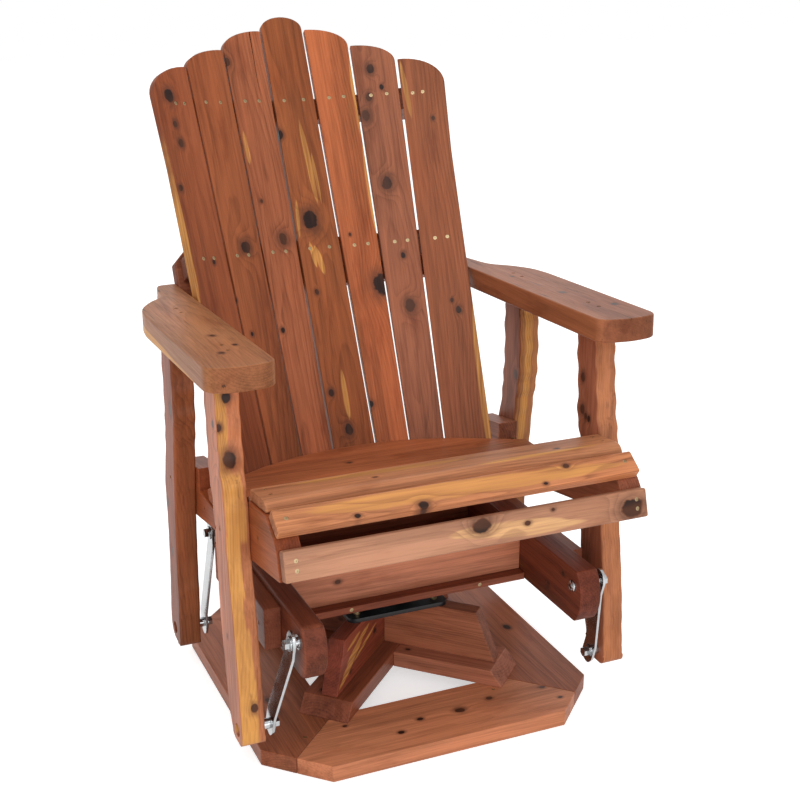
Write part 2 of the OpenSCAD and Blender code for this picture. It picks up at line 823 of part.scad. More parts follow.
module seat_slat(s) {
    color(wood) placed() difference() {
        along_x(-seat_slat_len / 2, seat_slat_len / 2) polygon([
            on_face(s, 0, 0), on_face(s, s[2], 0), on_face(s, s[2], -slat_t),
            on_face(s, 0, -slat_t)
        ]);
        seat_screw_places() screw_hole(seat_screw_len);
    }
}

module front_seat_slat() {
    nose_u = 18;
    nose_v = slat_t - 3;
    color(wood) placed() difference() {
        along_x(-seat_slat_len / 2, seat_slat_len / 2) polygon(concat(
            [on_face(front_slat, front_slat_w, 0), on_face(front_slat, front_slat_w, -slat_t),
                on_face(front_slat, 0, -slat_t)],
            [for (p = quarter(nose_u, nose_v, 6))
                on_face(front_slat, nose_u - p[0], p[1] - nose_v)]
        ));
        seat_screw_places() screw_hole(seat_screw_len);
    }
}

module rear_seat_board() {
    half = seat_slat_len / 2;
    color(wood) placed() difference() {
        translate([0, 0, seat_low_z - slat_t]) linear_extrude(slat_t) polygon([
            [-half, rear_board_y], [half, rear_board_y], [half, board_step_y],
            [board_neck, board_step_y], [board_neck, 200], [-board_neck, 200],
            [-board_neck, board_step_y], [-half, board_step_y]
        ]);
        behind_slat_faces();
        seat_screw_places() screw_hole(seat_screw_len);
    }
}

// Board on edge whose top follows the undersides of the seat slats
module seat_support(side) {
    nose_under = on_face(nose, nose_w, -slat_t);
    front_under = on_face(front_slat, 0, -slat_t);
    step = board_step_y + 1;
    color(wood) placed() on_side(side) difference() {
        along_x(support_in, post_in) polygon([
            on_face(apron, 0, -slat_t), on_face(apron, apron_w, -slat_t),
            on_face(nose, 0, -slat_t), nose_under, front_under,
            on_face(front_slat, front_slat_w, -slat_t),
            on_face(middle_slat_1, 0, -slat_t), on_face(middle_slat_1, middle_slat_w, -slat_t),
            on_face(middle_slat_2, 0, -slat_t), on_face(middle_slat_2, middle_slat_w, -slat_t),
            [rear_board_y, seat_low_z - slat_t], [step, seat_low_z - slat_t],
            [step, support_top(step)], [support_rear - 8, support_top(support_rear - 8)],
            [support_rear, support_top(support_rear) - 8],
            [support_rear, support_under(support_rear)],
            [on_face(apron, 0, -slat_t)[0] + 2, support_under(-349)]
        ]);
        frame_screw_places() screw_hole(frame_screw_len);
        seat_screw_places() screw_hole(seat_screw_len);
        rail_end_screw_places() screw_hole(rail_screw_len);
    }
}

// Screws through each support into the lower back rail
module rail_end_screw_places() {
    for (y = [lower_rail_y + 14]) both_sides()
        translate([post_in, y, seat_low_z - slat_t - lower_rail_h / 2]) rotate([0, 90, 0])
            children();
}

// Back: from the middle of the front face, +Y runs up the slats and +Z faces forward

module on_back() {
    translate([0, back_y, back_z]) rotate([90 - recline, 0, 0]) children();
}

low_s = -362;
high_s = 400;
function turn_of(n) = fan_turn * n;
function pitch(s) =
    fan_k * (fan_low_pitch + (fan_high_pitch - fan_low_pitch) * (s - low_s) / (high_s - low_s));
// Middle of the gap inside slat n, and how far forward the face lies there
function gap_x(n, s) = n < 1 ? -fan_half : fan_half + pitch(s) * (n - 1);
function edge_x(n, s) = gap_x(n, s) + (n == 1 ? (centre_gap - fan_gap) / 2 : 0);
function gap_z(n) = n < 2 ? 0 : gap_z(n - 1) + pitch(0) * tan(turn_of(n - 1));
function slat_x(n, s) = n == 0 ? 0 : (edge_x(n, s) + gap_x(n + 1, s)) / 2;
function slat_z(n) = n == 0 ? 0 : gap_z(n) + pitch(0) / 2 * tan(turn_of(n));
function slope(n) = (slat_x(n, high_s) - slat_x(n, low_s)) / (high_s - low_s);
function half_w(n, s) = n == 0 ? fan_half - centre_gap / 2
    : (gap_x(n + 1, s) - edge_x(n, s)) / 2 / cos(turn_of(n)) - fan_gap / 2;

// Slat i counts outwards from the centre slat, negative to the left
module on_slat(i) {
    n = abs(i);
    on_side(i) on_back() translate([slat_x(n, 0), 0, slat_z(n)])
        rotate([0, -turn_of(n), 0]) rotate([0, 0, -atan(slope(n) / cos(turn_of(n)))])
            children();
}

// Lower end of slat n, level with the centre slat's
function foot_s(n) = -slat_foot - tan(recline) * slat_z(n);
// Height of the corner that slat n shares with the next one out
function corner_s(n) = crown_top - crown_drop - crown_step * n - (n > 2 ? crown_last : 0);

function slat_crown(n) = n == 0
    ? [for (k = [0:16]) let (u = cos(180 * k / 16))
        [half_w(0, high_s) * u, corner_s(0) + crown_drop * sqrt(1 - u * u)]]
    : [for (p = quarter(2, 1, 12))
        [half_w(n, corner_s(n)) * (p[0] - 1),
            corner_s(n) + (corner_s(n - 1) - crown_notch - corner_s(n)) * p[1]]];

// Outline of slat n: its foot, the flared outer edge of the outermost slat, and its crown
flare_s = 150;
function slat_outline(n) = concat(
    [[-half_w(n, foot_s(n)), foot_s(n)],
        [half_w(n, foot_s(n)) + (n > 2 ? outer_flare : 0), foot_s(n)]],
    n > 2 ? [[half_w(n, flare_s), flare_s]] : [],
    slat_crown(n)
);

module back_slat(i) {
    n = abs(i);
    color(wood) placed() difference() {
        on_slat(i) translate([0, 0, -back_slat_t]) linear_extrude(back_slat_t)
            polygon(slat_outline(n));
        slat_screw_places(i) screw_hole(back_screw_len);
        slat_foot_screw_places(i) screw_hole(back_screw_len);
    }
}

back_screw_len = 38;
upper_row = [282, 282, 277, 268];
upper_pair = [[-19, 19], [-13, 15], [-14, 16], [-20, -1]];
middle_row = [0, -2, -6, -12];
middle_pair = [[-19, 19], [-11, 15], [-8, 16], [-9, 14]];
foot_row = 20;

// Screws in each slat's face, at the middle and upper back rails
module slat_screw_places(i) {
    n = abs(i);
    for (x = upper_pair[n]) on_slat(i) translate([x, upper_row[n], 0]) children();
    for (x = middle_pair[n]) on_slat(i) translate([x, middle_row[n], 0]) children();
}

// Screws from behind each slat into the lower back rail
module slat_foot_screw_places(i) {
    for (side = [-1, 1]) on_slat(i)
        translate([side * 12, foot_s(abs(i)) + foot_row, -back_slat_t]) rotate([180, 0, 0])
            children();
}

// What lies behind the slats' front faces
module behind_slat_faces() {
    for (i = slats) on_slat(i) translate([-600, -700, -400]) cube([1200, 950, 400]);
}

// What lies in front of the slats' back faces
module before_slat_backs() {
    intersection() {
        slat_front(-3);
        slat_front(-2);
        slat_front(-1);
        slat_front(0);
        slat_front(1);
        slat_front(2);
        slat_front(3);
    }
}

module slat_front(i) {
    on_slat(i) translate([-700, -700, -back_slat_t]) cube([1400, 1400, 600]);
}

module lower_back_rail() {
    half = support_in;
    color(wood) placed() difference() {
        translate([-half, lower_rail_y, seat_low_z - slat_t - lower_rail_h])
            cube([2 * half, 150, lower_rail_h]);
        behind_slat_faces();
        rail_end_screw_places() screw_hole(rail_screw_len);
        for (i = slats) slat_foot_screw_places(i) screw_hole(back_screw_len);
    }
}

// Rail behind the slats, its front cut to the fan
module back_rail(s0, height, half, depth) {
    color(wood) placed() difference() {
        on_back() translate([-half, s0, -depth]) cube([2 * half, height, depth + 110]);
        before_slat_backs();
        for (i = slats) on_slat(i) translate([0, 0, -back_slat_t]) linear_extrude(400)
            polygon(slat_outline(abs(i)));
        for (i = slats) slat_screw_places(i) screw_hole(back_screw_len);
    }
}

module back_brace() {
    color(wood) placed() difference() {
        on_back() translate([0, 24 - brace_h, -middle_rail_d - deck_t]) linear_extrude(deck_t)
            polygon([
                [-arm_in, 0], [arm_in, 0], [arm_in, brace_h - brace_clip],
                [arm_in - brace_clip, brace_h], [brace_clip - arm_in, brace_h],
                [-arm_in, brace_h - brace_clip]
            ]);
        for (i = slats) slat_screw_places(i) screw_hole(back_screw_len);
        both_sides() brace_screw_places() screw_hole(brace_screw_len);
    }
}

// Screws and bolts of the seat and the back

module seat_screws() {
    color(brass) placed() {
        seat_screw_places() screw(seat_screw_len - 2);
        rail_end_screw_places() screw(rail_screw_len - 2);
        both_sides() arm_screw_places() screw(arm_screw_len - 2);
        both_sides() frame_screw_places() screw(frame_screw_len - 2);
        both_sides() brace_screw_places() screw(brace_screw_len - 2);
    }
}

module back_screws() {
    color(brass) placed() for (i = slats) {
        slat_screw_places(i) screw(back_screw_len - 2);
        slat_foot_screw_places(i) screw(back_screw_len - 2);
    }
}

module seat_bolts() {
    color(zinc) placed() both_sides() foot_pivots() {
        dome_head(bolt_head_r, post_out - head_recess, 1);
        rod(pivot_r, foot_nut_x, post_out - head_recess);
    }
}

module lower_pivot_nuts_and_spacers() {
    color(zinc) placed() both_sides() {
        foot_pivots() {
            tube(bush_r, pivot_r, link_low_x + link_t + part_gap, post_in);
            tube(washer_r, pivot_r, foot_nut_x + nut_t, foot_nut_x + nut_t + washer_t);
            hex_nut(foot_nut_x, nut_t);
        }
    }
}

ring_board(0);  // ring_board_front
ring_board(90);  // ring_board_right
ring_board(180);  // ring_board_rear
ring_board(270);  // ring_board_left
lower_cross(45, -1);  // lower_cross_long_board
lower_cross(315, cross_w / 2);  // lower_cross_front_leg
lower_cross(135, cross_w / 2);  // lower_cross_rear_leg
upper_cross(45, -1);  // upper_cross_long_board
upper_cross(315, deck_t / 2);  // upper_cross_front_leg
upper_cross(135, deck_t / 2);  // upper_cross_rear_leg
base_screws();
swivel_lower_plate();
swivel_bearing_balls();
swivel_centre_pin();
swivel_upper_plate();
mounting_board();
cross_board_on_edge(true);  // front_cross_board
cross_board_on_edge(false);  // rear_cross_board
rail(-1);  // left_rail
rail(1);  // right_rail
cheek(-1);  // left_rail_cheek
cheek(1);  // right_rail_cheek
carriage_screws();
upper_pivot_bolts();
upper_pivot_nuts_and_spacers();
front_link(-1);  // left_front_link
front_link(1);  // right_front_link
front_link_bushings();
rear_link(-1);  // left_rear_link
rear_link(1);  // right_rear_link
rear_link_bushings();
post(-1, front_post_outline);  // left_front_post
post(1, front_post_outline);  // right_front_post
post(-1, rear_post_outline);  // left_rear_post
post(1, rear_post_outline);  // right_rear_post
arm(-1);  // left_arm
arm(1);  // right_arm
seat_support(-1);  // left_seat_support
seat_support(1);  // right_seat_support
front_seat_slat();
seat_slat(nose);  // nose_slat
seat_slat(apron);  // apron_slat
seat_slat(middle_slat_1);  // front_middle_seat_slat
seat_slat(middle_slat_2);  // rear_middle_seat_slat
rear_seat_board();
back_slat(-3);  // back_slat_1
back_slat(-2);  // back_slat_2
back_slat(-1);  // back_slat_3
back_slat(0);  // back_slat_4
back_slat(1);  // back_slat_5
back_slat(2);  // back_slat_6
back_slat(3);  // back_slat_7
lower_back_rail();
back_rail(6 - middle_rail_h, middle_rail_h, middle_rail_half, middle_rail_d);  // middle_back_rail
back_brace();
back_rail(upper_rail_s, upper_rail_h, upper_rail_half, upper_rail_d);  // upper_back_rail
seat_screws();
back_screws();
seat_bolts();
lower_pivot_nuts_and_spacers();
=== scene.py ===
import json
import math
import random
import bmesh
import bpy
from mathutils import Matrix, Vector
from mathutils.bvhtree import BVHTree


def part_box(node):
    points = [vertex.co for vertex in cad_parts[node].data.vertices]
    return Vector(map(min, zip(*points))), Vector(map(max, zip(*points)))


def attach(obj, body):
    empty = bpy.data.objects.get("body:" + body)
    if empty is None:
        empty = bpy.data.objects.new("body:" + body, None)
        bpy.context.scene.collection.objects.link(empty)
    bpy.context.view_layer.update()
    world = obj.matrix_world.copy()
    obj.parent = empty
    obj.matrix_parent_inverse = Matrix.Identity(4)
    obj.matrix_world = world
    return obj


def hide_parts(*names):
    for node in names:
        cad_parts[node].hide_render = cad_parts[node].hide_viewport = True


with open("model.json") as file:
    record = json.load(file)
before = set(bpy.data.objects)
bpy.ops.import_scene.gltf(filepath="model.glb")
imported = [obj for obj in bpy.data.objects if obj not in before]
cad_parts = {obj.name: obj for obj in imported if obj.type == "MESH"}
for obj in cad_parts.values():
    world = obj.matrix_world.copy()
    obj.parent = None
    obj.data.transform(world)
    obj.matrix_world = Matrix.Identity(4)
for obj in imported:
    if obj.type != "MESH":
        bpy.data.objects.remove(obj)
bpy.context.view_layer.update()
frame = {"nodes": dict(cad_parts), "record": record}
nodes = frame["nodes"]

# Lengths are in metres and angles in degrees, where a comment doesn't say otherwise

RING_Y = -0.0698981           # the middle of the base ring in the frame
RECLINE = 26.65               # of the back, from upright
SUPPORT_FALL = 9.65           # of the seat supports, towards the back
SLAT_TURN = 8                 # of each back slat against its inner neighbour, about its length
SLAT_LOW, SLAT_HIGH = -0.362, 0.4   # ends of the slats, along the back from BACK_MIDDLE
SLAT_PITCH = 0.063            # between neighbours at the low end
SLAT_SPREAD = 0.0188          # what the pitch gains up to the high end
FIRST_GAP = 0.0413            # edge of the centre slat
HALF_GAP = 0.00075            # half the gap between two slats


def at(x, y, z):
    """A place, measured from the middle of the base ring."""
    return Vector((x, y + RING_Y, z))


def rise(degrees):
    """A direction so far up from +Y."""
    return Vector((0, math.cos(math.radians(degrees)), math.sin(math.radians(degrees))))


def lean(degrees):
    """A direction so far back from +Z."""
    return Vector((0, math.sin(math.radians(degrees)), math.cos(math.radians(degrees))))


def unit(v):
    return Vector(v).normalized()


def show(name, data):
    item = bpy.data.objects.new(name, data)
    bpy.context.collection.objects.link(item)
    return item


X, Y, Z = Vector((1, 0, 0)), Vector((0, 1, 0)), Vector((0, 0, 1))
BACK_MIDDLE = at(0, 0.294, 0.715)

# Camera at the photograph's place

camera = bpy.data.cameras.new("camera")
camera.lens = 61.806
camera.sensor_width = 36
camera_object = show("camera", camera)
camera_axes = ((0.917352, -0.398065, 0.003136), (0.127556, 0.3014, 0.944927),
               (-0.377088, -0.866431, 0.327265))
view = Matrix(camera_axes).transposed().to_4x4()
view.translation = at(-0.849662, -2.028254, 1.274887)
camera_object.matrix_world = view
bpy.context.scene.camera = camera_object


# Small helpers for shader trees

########

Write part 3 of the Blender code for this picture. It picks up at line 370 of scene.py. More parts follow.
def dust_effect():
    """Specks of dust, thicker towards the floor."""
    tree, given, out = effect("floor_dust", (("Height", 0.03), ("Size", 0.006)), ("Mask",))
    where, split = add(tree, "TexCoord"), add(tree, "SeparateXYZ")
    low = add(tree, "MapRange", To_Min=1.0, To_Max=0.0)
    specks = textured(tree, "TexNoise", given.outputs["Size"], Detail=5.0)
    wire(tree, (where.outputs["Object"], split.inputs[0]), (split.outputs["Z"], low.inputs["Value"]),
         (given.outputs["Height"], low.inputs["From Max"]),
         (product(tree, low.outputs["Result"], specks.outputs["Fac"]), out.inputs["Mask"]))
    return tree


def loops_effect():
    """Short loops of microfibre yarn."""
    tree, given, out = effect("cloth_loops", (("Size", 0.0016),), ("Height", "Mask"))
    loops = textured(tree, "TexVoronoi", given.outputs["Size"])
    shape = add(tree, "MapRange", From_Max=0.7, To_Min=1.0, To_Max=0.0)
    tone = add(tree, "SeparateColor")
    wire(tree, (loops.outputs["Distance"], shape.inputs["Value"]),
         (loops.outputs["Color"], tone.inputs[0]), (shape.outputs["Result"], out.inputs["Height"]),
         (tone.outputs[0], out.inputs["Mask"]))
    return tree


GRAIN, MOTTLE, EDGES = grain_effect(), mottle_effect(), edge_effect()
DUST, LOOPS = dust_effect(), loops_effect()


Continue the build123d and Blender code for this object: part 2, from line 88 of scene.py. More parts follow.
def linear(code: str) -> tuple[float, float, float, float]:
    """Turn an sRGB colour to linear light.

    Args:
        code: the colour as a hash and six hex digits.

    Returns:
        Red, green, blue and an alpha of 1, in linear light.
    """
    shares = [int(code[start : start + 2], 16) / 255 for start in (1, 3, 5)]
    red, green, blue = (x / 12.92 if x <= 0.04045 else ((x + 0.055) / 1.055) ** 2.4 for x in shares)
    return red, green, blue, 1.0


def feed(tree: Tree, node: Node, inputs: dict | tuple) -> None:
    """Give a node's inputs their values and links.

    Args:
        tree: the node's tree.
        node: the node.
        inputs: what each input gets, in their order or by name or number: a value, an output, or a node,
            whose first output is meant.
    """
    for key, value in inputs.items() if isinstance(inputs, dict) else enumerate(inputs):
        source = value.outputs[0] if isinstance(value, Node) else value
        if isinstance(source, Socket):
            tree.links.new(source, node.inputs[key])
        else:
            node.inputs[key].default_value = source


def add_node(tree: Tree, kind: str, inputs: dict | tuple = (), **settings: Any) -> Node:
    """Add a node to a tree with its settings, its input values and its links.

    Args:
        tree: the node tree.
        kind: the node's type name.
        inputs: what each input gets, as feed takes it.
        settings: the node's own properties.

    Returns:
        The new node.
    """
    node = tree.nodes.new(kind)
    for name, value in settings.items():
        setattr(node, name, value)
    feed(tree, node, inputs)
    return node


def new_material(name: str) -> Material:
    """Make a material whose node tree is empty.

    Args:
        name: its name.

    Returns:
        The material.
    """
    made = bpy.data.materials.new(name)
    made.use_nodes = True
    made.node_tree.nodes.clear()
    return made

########

Your task:
Within the listing above, extract exactly the lines from the line with "upper_rail_h, upper_rail_half, upper_rail_d);" to the line with "before = set(bpy.data.objects)", the two named lines included, and no others.

Solution to the exercise:
back_rail(upper_rail_s, upper_rail_h, upper_rail_half, upper_rail_d);  // upper_back_rail
seat_screws();
back_screws();
seat_bolts();
lower_pivot_nuts_and_spacers();
=== scene.py ===
import json
import math
import random
import bmesh
import bpy
from mathutils import Matrix, Vector
from mathutils.bvhtree import BVHTree


def part_box(node):
    points = [vertex.co for vertex in cad_parts[node].data.vertices]
    return Vector(map(min, zip(*points))), Vector(map(max, zip(*points)))


def attach(obj, body):
    empty = bpy.data.objects.get("body:" + body)
    if empty is None:
        empty = bpy.data.objects.new("body:" + body, None)
        bpy.context.scene.collection.objects.link(empty)
    bpy.context.view_layer.update()
    world = obj.matrix_world.copy()
    obj.parent = empty
    obj.matrix_parent_inverse = Matrix.Identity(4)
    obj.matrix_world = world
    return obj


def hide_parts(*names):
    for node in names:
        cad_parts[node].hide_render = cad_parts[node].hide_viewport = True


with open("model.json") as file:
    record = json.load(file)
before = set(bpy.data.objects)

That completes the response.